Set exercise ::
Will you quote all of the entries, word for word?

Source material ::
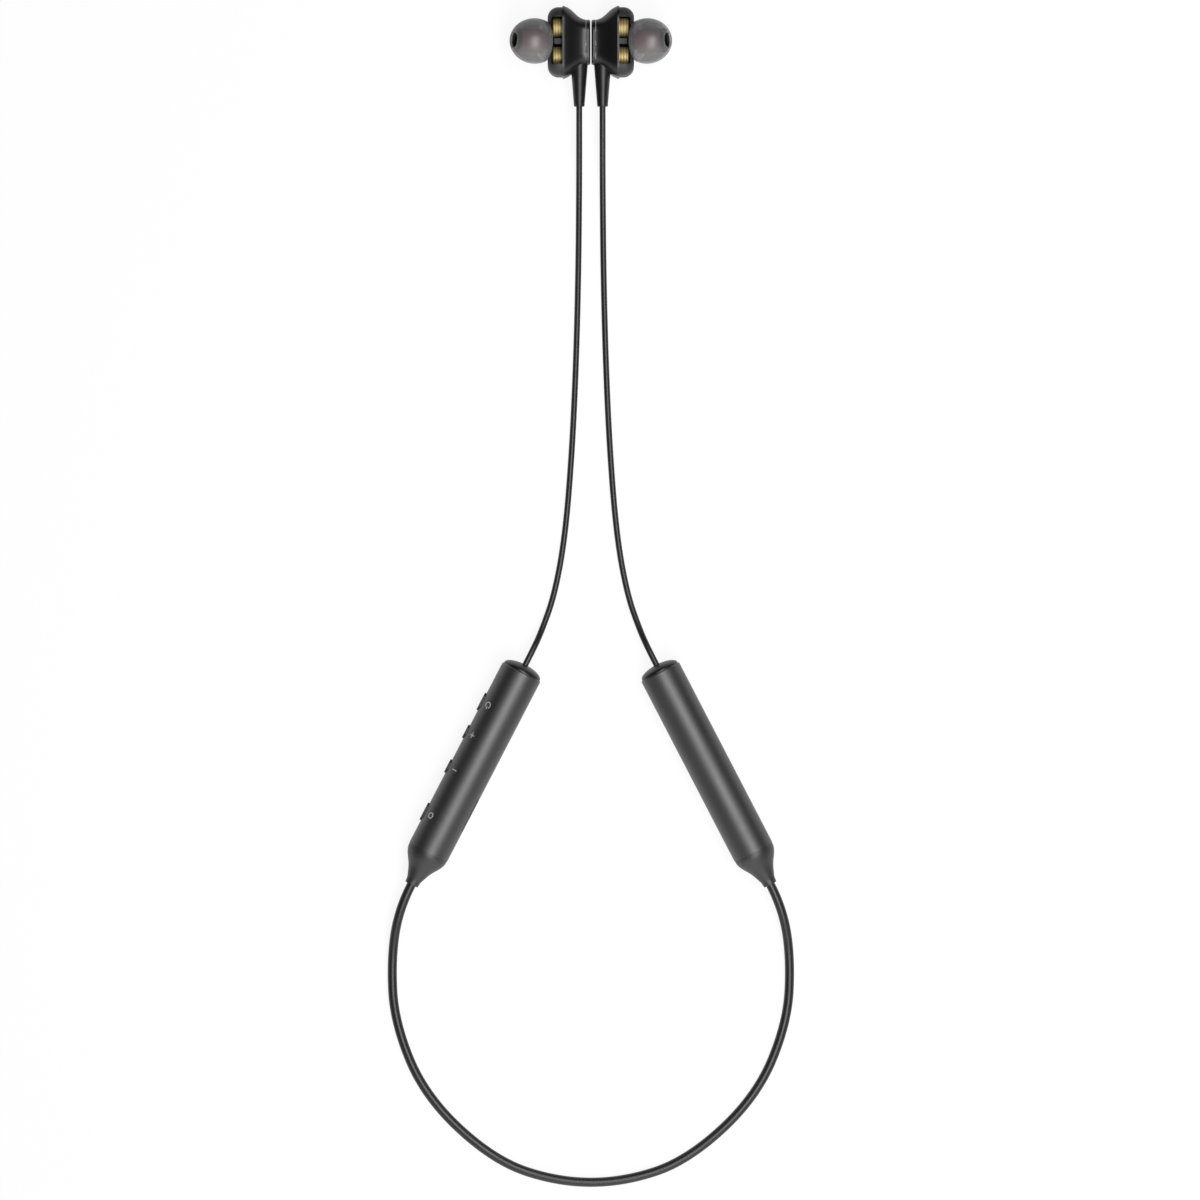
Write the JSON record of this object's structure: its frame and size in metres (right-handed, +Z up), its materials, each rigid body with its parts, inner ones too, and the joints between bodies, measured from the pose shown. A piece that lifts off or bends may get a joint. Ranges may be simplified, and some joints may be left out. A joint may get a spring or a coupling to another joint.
{
  "type": "neckband earphones",
  "caption": "Neckband earphones laid flat: round control and battery modules on a neck cable, with thin cables to magnetic in-ear buds held back to back.",
  "frame": {"origin": "middle of the footprint of the modules and earbuds, on the surface they lie on; the cables are not counted", "axes": "+Z up from the surface, +Y from the neck loop to the earbuds, +X to the right seen from above; the set is left-right alike but for the buttons and the socket"},
  "size_m": [0.1102, 0.319, 0.0161],
  "materials": {
    "module_shell": "satin",
    "button": "satin",
    "end_cap": "satin",
    "boot": "matt",
    "cable_jacket": "satin",
    "bud_shell": "satin",
    "carrier": "matt",
    "driver": "turned",
    "magnet": "nickel plate",
    "mesh": "woven",
    "tip_skin": "soft",
    "tip_core": "soft",
    "socket_steel": "plated",
    "socket_tongue": "matt",
    "cover": "matt",
    "circuit_board": "satin",
    "component": "satin",
    "switch": "plated",
    "lamp": "clear",
    "gasket": "matt",
    "wire": "satin",
    "cell": "satin",
    "foam": "foam"
  },
  "bodies": {
    "modules": {"left_barrel": "module_shell", "right_barrel": "module_shell", "left_end_cap": "end_cap", "right_end_cap": "end_cap", "left_neck_boot": "boot", "right_neck_boot": "boot", "tact_switches": "switch", "control_board": "circuit_board", "radio_chip": "component", "antenna": "lamp", "board_components": "component", "microphone": "switch", "microphone_gasket": "gasket", "status_lamp": "lamp", "light_pipe": "lamp", "board_wires": "wire", "charge_port": "socket_steel", "charge_port_tongue": "socket_tongue", "port_bezel": "module_shell", "battery_cell": "cell", "battery_pads": "foam", "protection_board": "circuit_board", "battery_leads": "wire", "through_wires": "wire", "left_bud_cable": "cable_jacket", "right_bud_cable": "cable_jacket", "neck_cable": "cable_jacket"},
    "left_bud": {"left_rear_shell": "bud_shell", "left_back_cap": "bud_shell", "left_magnet": "magnet", "left_front_housing": "bud_shell", "left_nozzle_mesh": "mesh", "left_driver_carrier": "carrier", "left_upper_driver": "driver", "left_lower_driver": "driver", "left_strain_relief": "boot"},
    "left_tip": {"left_ear_tip": "tip_skin", "left_tip_core": "tip_core"},
    "right_bud": {"right_rear_shell": "bud_shell", "right_back_cap": "bud_shell", "right_magnet": "magnet", "right_front_housing": "bud_shell", "right_nozzle_mesh": "mesh", "right_driver_carrier": "carrier", "right_upper_driver": "driver", "right_lower_driver": "driver", "right_strain_relief": "boot"},
    "right_tip": {"right_ear_tip": "tip_skin", "right_tip_core": "tip_core"},
    "power_button": {"power_button": "button"},
    "next_button": {"next_button": "button"},
    "previous_button": {"previous_button": "button"},
    "mode_button": {"mode_button": "button"},
    "port_cover": {"port_cover": "cover"}
  },
  "joints": [
    {"name": "power_button_press", "type": "slide", "parent": "modules", "child": "power_button", "axis": [0.8878, -0.4602, 0], "range_m": [0, 0.0003], "stiffness_N_per_m": 2000},
    {"name": "next_button_press", "type": "slide", "parent": "modules", "child": "next_button", "axis": [0.8878, -0.4602, 0], "range_m": [0, 0.0003], "stiffness_N_per_m": 2000},
    {"name": "previous_button_press", "type": "slide", "parent": "modules", "child": "previous_button", "axis": [0.8878, -0.4602, 0], "range_m": [0, 0.0003], "stiffness_N_per_m": 2000},
    {"name": "mode_button_press", "type": "slide", "parent": "modules", "child": "mode_button", "axis": [0.8878, -0.4602, 0], "range_m": [0, 0.0003], "stiffness_N_per_m": 2000},
    {"name": "port_cover_hinge", "type": "hinge", "parent": "modules", "child": "port_cover", "pos_m": [-0.03444, -0.10351, 0.00575], "axis": [0, 0, -1], "range_deg": [0, 110]},
    {"name": "left_bud_pull", "type": "slide", "parent": "modules", "child": "left_bud", "axis": [-1, 0, 0], "range_m": [0, 0.02]},
    {"name": "left_tip_pull", "type": "slide", "parent": "left_bud", "child": "left_tip", "axis": [-0.891, 0, 0.454], "range_m": [0, 0.008]},
    {"name": "right_bud_pull", "type": "slide", "parent": "modules", "child": "right_bud", "axis": [1, 0, 0], "range_m": [0, 0.02]},
    {"name": "right_tip_pull", "type": "slide", "parent": "right_bud", "child": "right_tip", "axis": [0.891, 0, 0.454], "range_m": [0, 0.008]}
  ]
}
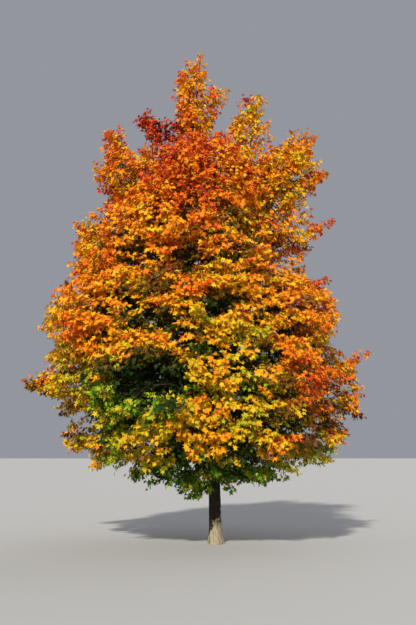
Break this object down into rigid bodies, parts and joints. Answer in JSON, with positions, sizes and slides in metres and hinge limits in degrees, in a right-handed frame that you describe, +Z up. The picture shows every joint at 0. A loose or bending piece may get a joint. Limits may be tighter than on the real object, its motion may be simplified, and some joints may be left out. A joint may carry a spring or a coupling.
{
  "type": "autumn maple tree",
  "caption": "Broad upright maple in orange, gold and red autumn leaf: a straight trunk with a root flare and a full egg-shaped head of leaves, pointed at the top and almost down to the ground.",
  "frame": {"origin": "middle of the flat cut under the trunk, at ground level", "axes": "+Z up along the trunk, +X to the right-hand side of the tree as it is looked at, -Y towards the onlooker"},
  "size_m": [6.62, 5.9188, 9.56],
  "materials": {
    "bark": "rough grey-brown bark",
    "leaves_skirt": "olive to yellow-gold autumn leaves",
    "leaves_low": "gold, orange and red autumn leaves",
    "leaves_middle": "gold and orange autumn leaves",
    "leaves_upper": "orange autumn leaves",
    "leaves_high": "red, orange and gold autumn leaves"
  },
  "bodies": {
    "root": {"trunk": "bark", "leader_back": "bark", "leader_left": "bark", "leader_right": "bark", "leader_top": "bark", "bough_front_high": "bark", "bough_left_high": "bark", "bough_low_1": "bark", "bough_low_2": "bark", "bough_low_3": "bark", "bough_low_4": "bark", "bough_low_5": "bark", "bough_low_6": "bark", "bough_middle_1": "bark", "bough_middle_2": "bark", "bough_middle_3": "bark", "bough_middle_4": "bark", "bough_middle_5": "bark", "bough_middle_6": "bark", "bough_right_high": "bark", "bough_skirt_1": "bark", "bough_skirt_2": "bark", "bough_skirt_3": "bark", "bough_skirt_4": "bark", "bough_skirt_5": "bark", "bough_upper_1": "bark", "bough_upper_2": "bark", "bough_upper_3": "bark", "bough_upper_4": "bark", "bough_upper_5": "bark", "foliage_back_high": "leaves_high", "foliage_back_right_high": "leaves_high", "foliage_front_high": "leaves_high", "foliage_left_high": "leaves_high", "foliage_left_spire": "leaves_high", "foliage_low_1": "leaves_low", "foliage_low_2": "leaves_low", "foliage_low_3": "leaves_low", "foliage_low_4": "leaves_low", "foliage_low_5": "leaves_low", "foliage_low_6": "leaves_low", "foliage_middle_1": "leaves_middle", "foliage_middle_2": "leaves_middle", "foliage_middle_3": "leaves_middle", "foliage_middle_4": "leaves_middle", "foliage_middle_5": "leaves_middle", "foliage_middle_6": "leaves_middle", "foliage_right_high": "leaves_high", "foliage_right_spire": "leaves_high", "foliage_skirt_1": "leaves_skirt", "foliage_skirt_2": "leaves_skirt", "foliage_skirt_3": "leaves_skirt", "foliage_skirt_4": "leaves_skirt", "foliage_skirt_5": "leaves_skirt", "foliage_top": "leaves_high", "foliage_upper_1": "leaves_upper", "foliage_upper_2": "leaves_upper", "foliage_upper_3": "leaves_upper", "foliage_upper_4": "leaves_upper", "foliage_upper_5": "leaves_upper"}
  },
  "joints": []
}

Answer below ::
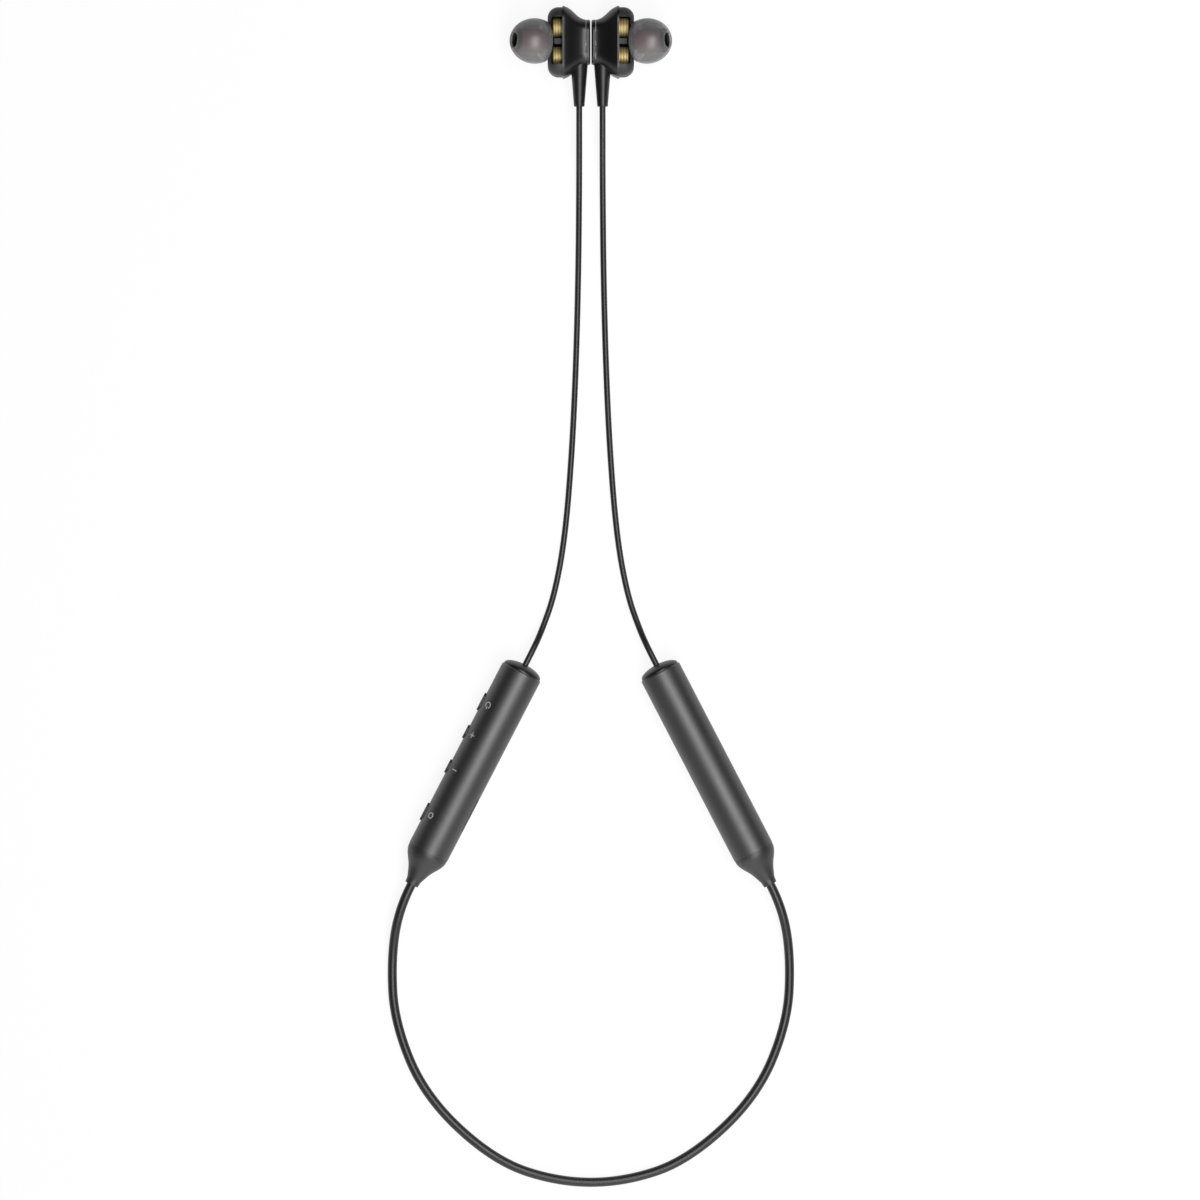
Write the JSON record of this object's structure: its frame and size in metres (right-handed, +Z up), its materials, each rigid body with its parts, inner ones too, and the joints between bodies, measured from the pose shown. A piece that lifts off or bends may get a joint. Ranges may be simplified, and some joints may be left out. A joint may get a spring or a coupling to another joint.
{
  "type": "neckband earphones",
  "caption": "Neckband earphones laid flat: round control and battery modules on a neck cable, with thin cables to magnetic in-ear buds held back to back.",
  "frame": {"origin": "middle of the footprint of the modules and earbuds, on the surface they lie on; the cables are not counted", "axes": "+Z up from the surface, +Y from the neck loop to the earbuds, +X to the right seen from above; the set is left-right alike but for the buttons and the socket"},
  "size_m": [0.1102, 0.319, 0.0161],
  "materials": {
    "module_shell": "satin",
    "button": "satin",
    "end_cap": "satin",
    "boot": "matt",
    "cable_jacket": "satin",
    "bud_shell": "satin",
    "carrier": "matt",
    "driver": "turned",
    "magnet": "nickel plate",
    "mesh": "woven",
    "tip_skin": "soft",
    "tip_core": "soft",
    "socket_steel": "plated",
    "socket_tongue": "matt",
    "cover": "matt",
    "circuit_board": "satin",
    "component": "satin",
    "switch": "plated",
    "lamp": "clear",
    "gasket": "matt",
    "wire": "satin",
    "cell": "satin",
    "foam": "foam"
  },
  "bodies": {
    "modules": {"left_barrel": "module_shell", "right_barrel": "module_shell", "left_end_cap": "end_cap", "right_end_cap": "end_cap", "left_neck_boot": "boot", "right_neck_boot": "boot", "tact_switches": "switch", "control_board": "circuit_board", "radio_chip": "component", "antenna": "lamp", "board_components": "component", "microphone": "switch", "microphone_gasket": "gasket", "status_lamp": "lamp", "light_pipe": "lamp", "board_wires": "wire", "charge_port": "socket_steel", "charge_port_tongue": "socket_tongue", "port_bezel": "module_shell", "battery_cell": "cell", "battery_pads": "foam", "protection_board": "circuit_board", "battery_leads": "wire", "through_wires": "wire", "left_bud_cable": "cable_jacket", "right_bud_cable": "cable_jacket", "neck_cable": "cable_jacket"},
    "left_bud": {"left_rear_shell": "bud_shell", "left_back_cap": "bud_shell", "left_magnet": "magnet", "left_front_housing": "bud_shell", "left_nozzle_mesh": "mesh", "left_driver_carrier": "carrier", "left_upper_driver": "driver", "left_lower_driver": "driver", "left_strain_relief": "boot"},
    "left_tip": {"left_ear_tip": "tip_skin", "left_tip_core": "tip_core"},
    "right_bud": {"right_rear_shell": "bud_shell", "right_back_cap": "bud_shell", "right_magnet": "magnet", "right_front_housing": "bud_shell", "right_nozzle_mesh": "mesh", "right_driver_carrier": "carrier", "right_upper_driver": "driver", "right_lower_driver": "driver", "right_strain_relief": "boot"},
    "right_tip": {"right_ear_tip": "tip_skin", "right_tip_core": "tip_core"},
    "power_button": {"power_button": "button"},
    "next_button": {"next_button": "button"},
    "previous_button": {"previous_button": "button"},
    "mode_button": {"mode_button": "button"},
    "port_cover": {"port_cover": "cover"}
  },
  "joints": [
    {"name": "power_button_press", "type": "slide", "parent": "modules", "child": "power_button", "axis": [0.8878, -0.4602, 0], "range_m": [0, 0.0003], "stiffness_N_per_m": 2000},
    {"name": "next_button_press", "type": "slide", "parent": "modules", "child": "next_button", "axis": [0.8878, -0.4602, 0], "range_m": [0, 0.0003], "stiffness_N_per_m": 2000},
    {"name": "previous_button_press", "type": "slide", "parent": "modules", "child": "previous_button", "axis": [0.8878, -0.4602, 0], "range_m": [0, 0.0003], "stiffness_N_per_m": 2000},
    {"name": "mode_button_press", "type": "slide", "parent": "modules", "child": "mode_button", "axis": [0.8878, -0.4602, 0], "range_m": [0, 0.0003], "stiffness_N_per_m": 2000},
    {"name": "port_cover_hinge", "type": "hinge", "parent": "modules", "child": "port_cover", "pos_m": [-0.03444, -0.10351, 0.00575], "axis": [0, 0, -1], "range_deg": [0, 110]},
    {"name": "left_bud_pull", "type": "slide", "parent": "modules", "child": "left_bud", "axis": [-1, 0, 0], "range_m": [0, 0.02]},
    {"name": "left_tip_pull", "type": "slide", "parent": "left_bud", "child": "left_tip", "axis": [-0.891, 0, 0.454], "range_m": [0, 0.008]},
    {"name": "right_bud_pull", "type": "slide", "parent": "modules", "child": "right_bud", "axis": [1, 0, 0], "range_m": [0, 0.02]},
    {"name": "right_tip_pull", "type": "slide", "parent": "right_bud", "child": "right_tip", "axis": [0.891, 0, 0.454], "range_m": [0, 0.008]}
  ]
}
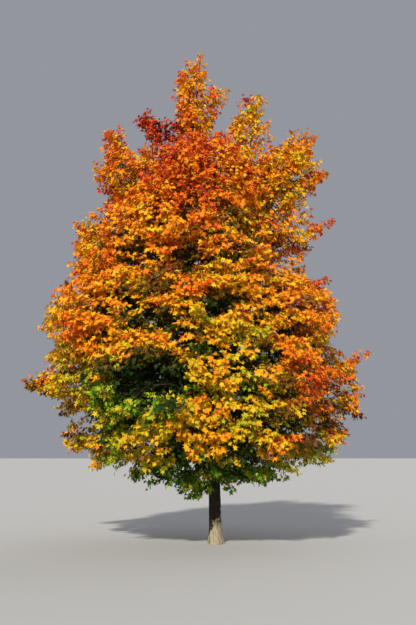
Break this object down into rigid bodies, parts and joints. Answer in JSON, with positions, sizes and slides in metres and hinge limits in degrees, in a right-handed frame that you describe, +Z up. The picture shows every joint at 0. A loose or bending piece may get a joint. Limits may be tighter than on the real object, its motion may be simplified, and some joints may be left out. A joint may carry a spring or a coupling.
{
  "type": "autumn maple tree",
  "caption": "Broad upright maple in orange, gold and red autumn leaf: a straight trunk with a root flare and a full egg-shaped head of leaves, pointed at the top and almost down to the ground.",
  "frame": {"origin": "middle of the flat cut under the trunk, at ground level", "axes": "+Z up along the trunk, +X to the right-hand side of the tree as it is looked at, -Y towards the onlooker"},
  "size_m": [6.62, 5.9188, 9.56],
  "materials": {
    "bark": "rough grey-brown bark",
    "leaves_skirt": "olive to yellow-gold autumn leaves",
    "leaves_low": "gold, orange and red autumn leaves",
    "leaves_middle": "gold and orange autumn leaves",
    "leaves_upper": "orange autumn leaves",
    "leaves_high": "red, orange and gold autumn leaves"
  },
  "bodies": {
    "root": {"trunk": "bark", "leader_back": "bark", "leader_left": "bark", "leader_right": "bark", "leader_top": "bark", "bough_front_high": "bark", "bough_left_high": "bark", "bough_low_1": "bark", "bough_low_2": "bark", "bough_low_3": "bark", "bough_low_4": "bark", "bough_low_5": "bark", "bough_low_6": "bark", "bough_middle_1": "bark", "bough_middle_2": "bark", "bough_middle_3": "bark", "bough_middle_4": "bark", "bough_middle_5": "bark", "bough_middle_6": "bark", "bough_right_high": "bark", "bough_skirt_1": "bark", "bough_skirt_2": "bark", "bough_skirt_3": "bark", "bough_skirt_4": "bark", "bough_skirt_5": "bark", "bough_upper_1": "bark", "bough_upper_2": "bark", "bough_upper_3": "bark", "bough_upper_4": "bark", "bough_upper_5": "bark", "foliage_back_high": "leaves_high", "foliage_back_right_high": "leaves_high", "foliage_front_high": "leaves_high", "foliage_left_high": "leaves_high", "foliage_left_spire": "leaves_high", "foliage_low_1": "leaves_low", "foliage_low_2": "leaves_low", "foliage_low_3": "leaves_low", "foliage_low_4": "leaves_low", "foliage_low_5": "leaves_low", "foliage_low_6": "leaves_low", "foliage_middle_1": "leaves_middle", "foliage_middle_2": "leaves_middle", "foliage_middle_3": "leaves_middle", "foliage_middle_4": "leaves_middle", "foliage_middle_5": "leaves_middle", "foliage_middle_6": "leaves_middle", "foliage_right_high": "leaves_high", "foliage_right_spire": "leaves_high", "foliage_skirt_1": "leaves_skirt", "foliage_skirt_2": "leaves_skirt", "foliage_skirt_3": "leaves_skirt", "foliage_skirt_4": "leaves_skirt", "foliage_skirt_5": "leaves_skirt", "foliage_top": "leaves_high", "foliage_upper_1": "leaves_upper", "foliage_upper_2": "leaves_upper", "foliage_upper_3": "leaves_upper", "foliage_upper_4": "leaves_upper", "foliage_upper_5": "leaves_upper"}
  },
  "joints": []
}